▶ _WHAT YOU NEED TO DO_:
Do any lines in the data below contain "scene"? If so, copy every one of them.

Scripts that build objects
# # # #
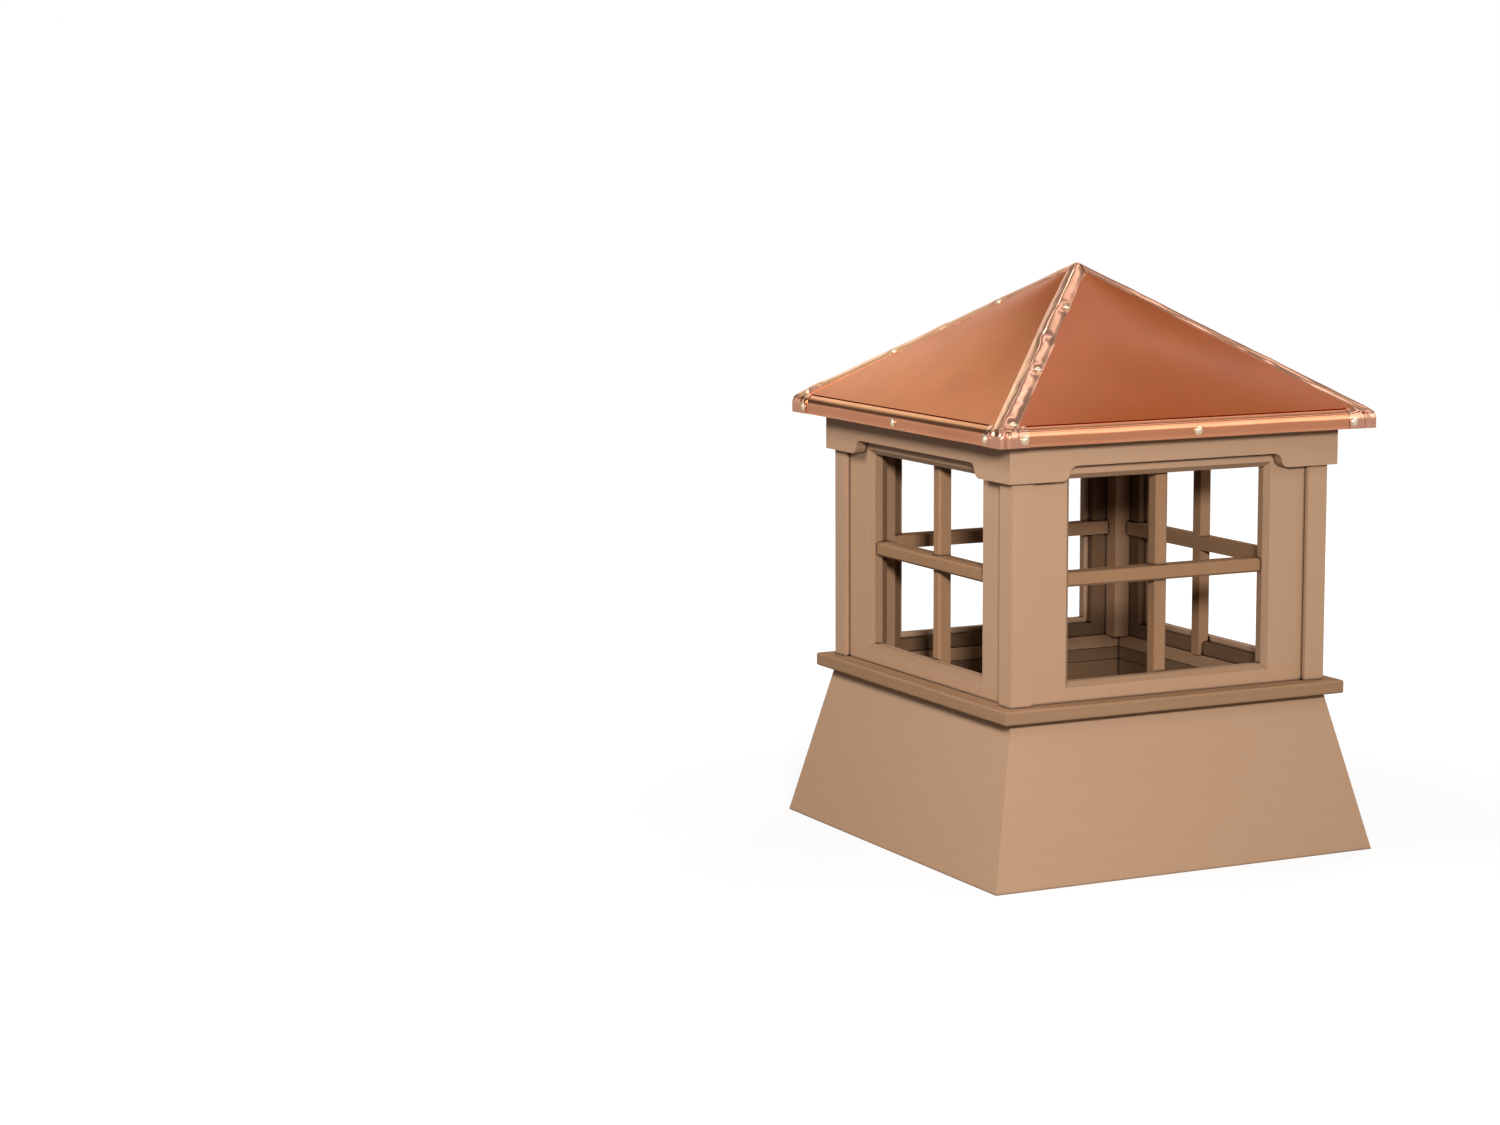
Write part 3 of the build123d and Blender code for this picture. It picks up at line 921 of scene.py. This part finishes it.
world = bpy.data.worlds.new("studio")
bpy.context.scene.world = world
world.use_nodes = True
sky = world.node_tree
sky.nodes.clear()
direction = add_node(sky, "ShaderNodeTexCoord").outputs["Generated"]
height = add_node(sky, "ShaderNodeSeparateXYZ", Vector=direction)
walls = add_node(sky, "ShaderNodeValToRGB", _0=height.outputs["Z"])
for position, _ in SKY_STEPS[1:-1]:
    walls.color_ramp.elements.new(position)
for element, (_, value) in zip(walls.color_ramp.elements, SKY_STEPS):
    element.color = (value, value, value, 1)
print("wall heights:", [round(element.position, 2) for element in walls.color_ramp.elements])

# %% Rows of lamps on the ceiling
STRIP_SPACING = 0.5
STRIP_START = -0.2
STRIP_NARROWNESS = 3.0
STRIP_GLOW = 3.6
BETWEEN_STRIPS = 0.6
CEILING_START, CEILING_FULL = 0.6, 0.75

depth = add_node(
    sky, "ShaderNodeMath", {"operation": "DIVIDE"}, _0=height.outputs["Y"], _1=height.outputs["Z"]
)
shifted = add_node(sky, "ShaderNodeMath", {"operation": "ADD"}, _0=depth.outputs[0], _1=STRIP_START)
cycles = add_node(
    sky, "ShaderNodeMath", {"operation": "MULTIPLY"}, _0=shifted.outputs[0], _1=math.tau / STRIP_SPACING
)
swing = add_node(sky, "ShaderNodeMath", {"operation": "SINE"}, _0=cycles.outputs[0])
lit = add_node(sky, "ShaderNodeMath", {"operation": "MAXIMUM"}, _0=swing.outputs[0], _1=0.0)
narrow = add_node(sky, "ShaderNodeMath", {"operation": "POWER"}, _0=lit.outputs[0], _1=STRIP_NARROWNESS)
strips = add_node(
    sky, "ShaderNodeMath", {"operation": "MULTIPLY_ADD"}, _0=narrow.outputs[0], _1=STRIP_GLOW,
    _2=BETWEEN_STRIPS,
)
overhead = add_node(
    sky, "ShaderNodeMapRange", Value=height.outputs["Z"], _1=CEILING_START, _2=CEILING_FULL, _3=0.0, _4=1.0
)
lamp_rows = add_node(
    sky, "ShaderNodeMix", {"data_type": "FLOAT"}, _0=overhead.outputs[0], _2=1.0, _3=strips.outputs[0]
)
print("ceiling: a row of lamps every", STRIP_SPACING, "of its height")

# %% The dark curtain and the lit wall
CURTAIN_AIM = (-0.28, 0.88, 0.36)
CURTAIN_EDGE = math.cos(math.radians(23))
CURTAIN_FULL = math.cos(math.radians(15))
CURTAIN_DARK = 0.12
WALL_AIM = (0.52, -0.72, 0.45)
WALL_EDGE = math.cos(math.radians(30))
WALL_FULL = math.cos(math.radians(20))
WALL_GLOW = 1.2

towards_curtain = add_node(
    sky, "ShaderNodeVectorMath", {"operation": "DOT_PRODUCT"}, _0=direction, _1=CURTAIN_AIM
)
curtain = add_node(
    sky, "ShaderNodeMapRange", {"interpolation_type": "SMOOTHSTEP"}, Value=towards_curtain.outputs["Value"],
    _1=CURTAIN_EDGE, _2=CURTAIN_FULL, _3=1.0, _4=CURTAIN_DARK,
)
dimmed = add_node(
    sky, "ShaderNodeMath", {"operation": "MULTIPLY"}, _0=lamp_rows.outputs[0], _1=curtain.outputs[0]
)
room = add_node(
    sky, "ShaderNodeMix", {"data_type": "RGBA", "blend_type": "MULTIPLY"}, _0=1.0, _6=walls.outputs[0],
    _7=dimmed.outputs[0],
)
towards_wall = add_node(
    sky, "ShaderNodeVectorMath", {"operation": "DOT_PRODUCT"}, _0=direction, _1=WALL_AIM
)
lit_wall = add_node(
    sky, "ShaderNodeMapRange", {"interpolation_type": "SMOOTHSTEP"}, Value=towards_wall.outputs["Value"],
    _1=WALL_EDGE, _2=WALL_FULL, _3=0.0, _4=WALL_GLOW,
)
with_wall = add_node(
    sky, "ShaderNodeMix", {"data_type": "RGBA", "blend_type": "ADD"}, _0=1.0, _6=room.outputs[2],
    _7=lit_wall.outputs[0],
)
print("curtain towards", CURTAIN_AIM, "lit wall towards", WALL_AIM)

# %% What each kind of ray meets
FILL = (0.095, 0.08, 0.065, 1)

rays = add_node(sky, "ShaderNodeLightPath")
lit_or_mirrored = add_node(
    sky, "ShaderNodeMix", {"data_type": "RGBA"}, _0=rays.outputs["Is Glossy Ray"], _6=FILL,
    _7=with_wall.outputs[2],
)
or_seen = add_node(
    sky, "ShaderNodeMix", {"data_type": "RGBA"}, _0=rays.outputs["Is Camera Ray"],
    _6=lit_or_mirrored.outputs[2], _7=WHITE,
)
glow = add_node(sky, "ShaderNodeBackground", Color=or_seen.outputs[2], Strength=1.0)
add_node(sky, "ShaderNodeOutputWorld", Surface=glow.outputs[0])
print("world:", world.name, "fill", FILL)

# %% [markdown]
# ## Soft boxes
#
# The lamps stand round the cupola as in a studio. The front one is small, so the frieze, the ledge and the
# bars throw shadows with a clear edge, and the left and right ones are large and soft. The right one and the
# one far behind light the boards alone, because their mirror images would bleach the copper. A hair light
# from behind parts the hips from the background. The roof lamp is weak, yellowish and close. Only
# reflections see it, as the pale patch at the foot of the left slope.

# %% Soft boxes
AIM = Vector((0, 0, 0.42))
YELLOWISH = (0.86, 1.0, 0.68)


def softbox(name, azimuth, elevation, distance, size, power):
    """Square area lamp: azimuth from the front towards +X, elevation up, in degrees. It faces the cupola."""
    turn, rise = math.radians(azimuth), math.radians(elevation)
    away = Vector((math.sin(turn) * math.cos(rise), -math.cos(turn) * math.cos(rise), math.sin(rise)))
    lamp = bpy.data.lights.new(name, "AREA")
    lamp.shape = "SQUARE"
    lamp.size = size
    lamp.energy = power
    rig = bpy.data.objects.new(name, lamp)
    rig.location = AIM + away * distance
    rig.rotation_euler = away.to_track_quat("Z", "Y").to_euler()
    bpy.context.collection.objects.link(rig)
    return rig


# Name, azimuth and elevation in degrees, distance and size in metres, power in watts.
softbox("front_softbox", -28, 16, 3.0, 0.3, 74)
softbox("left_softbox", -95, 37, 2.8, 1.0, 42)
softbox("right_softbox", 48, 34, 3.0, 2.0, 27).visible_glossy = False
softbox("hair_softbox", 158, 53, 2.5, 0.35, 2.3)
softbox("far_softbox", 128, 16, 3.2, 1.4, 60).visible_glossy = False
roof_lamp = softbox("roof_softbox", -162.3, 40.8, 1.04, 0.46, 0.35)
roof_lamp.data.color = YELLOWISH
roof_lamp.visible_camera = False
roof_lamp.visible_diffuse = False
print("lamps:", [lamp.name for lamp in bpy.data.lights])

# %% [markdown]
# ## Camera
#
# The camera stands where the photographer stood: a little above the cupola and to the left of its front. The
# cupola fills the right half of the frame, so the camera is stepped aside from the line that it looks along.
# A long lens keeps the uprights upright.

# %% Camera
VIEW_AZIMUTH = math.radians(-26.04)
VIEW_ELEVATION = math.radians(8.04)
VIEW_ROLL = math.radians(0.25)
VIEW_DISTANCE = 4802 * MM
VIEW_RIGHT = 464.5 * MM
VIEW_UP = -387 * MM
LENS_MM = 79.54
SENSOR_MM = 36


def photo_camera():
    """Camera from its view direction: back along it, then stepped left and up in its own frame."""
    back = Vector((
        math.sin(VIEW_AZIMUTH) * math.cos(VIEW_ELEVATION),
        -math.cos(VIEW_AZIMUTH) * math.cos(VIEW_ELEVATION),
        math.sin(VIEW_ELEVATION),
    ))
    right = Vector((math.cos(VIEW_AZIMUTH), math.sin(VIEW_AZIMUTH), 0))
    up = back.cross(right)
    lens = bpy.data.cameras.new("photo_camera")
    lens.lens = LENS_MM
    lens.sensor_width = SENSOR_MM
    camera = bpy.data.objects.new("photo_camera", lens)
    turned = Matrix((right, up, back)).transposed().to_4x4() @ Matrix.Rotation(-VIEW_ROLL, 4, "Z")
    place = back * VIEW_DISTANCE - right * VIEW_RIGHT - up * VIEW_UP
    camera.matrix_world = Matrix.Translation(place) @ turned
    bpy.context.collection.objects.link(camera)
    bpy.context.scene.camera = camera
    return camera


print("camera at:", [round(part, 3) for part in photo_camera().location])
# # # #
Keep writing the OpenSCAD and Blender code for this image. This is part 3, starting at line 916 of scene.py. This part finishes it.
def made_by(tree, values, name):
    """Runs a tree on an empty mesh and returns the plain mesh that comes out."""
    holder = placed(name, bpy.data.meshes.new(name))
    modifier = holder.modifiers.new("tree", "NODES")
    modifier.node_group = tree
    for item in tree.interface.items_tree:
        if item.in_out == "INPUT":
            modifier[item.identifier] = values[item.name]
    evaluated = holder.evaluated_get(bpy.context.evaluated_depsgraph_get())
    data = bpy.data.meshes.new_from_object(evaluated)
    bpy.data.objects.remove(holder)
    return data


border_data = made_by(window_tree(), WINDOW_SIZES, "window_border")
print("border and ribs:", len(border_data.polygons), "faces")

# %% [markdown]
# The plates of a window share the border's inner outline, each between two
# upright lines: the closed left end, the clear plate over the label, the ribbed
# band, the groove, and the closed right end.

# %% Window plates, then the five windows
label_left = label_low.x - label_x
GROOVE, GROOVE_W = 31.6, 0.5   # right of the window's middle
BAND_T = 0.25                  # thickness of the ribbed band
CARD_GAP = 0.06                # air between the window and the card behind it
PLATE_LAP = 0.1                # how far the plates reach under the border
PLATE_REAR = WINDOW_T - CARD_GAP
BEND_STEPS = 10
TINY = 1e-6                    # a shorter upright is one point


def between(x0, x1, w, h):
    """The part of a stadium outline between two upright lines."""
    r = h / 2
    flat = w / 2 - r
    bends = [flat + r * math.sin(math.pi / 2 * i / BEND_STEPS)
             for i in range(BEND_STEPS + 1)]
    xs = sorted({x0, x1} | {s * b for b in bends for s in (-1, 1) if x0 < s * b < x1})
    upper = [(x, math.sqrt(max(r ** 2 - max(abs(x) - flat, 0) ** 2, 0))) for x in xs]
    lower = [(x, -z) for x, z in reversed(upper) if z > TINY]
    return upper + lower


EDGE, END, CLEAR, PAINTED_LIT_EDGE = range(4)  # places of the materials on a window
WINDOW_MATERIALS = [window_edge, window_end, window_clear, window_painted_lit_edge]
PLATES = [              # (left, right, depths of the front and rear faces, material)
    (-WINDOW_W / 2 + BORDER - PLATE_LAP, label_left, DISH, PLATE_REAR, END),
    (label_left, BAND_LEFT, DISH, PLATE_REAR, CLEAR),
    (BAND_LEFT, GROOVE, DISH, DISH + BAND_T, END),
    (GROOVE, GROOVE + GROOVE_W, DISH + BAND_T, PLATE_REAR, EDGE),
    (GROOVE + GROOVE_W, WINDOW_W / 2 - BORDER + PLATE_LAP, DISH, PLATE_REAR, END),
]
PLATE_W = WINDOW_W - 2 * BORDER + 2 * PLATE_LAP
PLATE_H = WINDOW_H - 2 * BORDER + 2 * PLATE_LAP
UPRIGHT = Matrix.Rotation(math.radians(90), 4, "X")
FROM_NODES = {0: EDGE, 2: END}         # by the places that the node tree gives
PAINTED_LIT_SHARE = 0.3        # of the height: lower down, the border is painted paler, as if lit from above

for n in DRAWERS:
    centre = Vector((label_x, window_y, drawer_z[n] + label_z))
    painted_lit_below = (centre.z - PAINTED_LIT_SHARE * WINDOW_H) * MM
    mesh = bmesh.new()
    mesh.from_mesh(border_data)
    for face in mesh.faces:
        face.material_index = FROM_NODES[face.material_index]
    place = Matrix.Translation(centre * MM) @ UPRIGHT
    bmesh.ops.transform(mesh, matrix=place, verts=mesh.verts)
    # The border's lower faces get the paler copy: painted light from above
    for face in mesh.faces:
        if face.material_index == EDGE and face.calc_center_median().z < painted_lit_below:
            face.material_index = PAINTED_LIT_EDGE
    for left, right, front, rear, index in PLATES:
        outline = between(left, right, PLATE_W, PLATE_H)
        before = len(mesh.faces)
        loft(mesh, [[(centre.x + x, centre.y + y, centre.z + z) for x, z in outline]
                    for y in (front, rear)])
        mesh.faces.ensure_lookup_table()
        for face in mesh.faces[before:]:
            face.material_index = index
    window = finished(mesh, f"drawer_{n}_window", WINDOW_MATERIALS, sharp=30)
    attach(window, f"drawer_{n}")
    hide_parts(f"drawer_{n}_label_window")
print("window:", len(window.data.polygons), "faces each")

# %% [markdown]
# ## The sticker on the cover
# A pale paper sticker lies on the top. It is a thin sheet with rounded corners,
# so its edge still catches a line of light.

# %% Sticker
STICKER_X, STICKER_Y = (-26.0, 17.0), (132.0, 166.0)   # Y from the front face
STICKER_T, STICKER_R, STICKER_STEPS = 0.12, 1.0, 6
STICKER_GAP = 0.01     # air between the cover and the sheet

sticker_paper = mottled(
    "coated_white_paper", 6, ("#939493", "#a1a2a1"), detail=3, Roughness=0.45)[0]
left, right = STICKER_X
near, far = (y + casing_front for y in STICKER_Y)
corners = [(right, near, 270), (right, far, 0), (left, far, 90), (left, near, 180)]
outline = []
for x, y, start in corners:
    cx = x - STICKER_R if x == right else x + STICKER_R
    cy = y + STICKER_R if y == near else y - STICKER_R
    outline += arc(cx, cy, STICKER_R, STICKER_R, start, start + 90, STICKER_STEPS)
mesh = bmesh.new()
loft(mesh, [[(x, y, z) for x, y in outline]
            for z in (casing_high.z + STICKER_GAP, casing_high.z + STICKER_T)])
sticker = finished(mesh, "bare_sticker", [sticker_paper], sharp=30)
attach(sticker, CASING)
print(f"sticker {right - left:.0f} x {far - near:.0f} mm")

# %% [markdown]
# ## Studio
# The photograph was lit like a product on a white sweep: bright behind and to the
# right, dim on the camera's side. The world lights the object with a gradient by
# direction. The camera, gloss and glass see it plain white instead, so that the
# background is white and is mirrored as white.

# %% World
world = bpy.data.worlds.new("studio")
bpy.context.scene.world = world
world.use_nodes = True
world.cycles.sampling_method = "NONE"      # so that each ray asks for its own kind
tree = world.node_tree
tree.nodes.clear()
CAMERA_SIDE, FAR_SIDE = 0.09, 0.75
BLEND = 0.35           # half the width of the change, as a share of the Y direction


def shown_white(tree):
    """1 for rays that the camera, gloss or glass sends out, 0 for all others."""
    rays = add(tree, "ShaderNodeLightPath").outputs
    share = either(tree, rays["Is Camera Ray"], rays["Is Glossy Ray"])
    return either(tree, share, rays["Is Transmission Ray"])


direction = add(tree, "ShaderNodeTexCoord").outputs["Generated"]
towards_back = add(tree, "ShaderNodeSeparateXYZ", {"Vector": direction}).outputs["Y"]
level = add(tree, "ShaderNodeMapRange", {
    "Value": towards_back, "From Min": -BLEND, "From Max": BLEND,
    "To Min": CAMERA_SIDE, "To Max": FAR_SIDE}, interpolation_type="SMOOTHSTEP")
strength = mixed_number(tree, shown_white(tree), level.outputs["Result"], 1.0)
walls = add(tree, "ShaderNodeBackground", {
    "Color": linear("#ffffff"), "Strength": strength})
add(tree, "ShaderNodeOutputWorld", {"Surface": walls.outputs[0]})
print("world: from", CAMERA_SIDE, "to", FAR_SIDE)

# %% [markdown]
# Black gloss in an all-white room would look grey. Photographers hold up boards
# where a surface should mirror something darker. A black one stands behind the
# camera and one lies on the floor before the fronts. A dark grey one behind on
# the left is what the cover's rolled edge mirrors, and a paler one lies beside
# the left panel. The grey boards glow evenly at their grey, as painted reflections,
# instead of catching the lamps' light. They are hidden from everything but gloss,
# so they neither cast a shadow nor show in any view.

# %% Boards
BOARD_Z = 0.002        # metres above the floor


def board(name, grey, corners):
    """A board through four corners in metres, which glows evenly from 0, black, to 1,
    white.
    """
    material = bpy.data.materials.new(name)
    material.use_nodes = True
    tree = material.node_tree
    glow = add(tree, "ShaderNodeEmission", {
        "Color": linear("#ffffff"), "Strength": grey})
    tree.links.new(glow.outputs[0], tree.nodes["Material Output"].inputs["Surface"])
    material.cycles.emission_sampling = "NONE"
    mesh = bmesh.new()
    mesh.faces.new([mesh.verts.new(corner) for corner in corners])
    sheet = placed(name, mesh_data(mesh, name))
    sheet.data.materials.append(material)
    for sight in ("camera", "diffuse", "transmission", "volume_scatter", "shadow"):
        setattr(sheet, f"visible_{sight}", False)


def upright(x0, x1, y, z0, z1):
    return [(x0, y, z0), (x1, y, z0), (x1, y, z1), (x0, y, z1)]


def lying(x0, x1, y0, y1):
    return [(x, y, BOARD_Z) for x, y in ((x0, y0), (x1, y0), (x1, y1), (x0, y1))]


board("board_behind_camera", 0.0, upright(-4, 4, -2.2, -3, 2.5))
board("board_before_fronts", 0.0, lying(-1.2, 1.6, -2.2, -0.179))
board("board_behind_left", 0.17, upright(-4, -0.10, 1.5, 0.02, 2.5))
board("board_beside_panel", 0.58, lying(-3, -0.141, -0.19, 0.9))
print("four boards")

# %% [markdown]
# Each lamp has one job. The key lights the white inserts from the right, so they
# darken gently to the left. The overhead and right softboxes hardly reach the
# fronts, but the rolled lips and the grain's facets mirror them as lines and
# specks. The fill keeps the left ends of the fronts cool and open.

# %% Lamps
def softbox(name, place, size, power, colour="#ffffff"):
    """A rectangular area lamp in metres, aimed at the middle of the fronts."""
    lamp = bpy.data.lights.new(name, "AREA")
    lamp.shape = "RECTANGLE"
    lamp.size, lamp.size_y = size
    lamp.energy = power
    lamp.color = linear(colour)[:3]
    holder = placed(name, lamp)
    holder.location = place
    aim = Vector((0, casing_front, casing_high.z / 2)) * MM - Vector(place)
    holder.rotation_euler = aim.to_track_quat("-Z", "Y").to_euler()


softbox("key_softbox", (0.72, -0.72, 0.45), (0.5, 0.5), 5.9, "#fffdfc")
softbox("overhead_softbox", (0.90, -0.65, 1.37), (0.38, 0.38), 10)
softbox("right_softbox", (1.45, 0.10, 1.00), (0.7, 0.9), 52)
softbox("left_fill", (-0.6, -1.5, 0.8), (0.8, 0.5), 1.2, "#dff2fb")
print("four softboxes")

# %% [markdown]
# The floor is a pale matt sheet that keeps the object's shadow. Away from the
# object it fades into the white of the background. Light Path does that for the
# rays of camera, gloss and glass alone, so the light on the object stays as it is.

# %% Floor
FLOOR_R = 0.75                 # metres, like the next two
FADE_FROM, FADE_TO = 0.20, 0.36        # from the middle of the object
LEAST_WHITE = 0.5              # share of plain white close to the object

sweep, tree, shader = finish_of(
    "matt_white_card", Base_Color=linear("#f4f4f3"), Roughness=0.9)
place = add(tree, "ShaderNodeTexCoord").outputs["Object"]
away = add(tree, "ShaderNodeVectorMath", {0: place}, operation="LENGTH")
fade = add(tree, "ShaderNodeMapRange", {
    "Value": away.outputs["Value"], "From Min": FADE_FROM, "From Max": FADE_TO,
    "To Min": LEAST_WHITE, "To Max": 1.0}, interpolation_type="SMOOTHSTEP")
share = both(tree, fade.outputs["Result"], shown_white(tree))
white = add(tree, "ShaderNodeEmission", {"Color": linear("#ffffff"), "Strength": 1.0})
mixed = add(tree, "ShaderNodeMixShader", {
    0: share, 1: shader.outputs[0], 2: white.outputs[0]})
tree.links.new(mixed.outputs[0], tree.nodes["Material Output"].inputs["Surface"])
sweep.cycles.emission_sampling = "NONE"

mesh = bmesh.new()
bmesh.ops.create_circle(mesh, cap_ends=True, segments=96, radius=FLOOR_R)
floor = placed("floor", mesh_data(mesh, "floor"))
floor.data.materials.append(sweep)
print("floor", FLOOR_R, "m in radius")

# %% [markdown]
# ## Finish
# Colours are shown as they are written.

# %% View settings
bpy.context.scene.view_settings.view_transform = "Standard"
# # # #
▶ _OUTPUT FOR THIS EXERCISE_:
Write part 3 of the build123d and Blender code for this picture. It picks up at line 921 of scene.py. This part finishes it.
bpy.context.scene.world = world
    bpy.context.scene.camera = camera
Keep writing the OpenSCAD and Blender code for this image. This is part 3, starting at line 916 of scene.py. This part finishes it.
bpy.context.scene.world = world
bpy.context.scene.view_settings.view_transform = "Standard"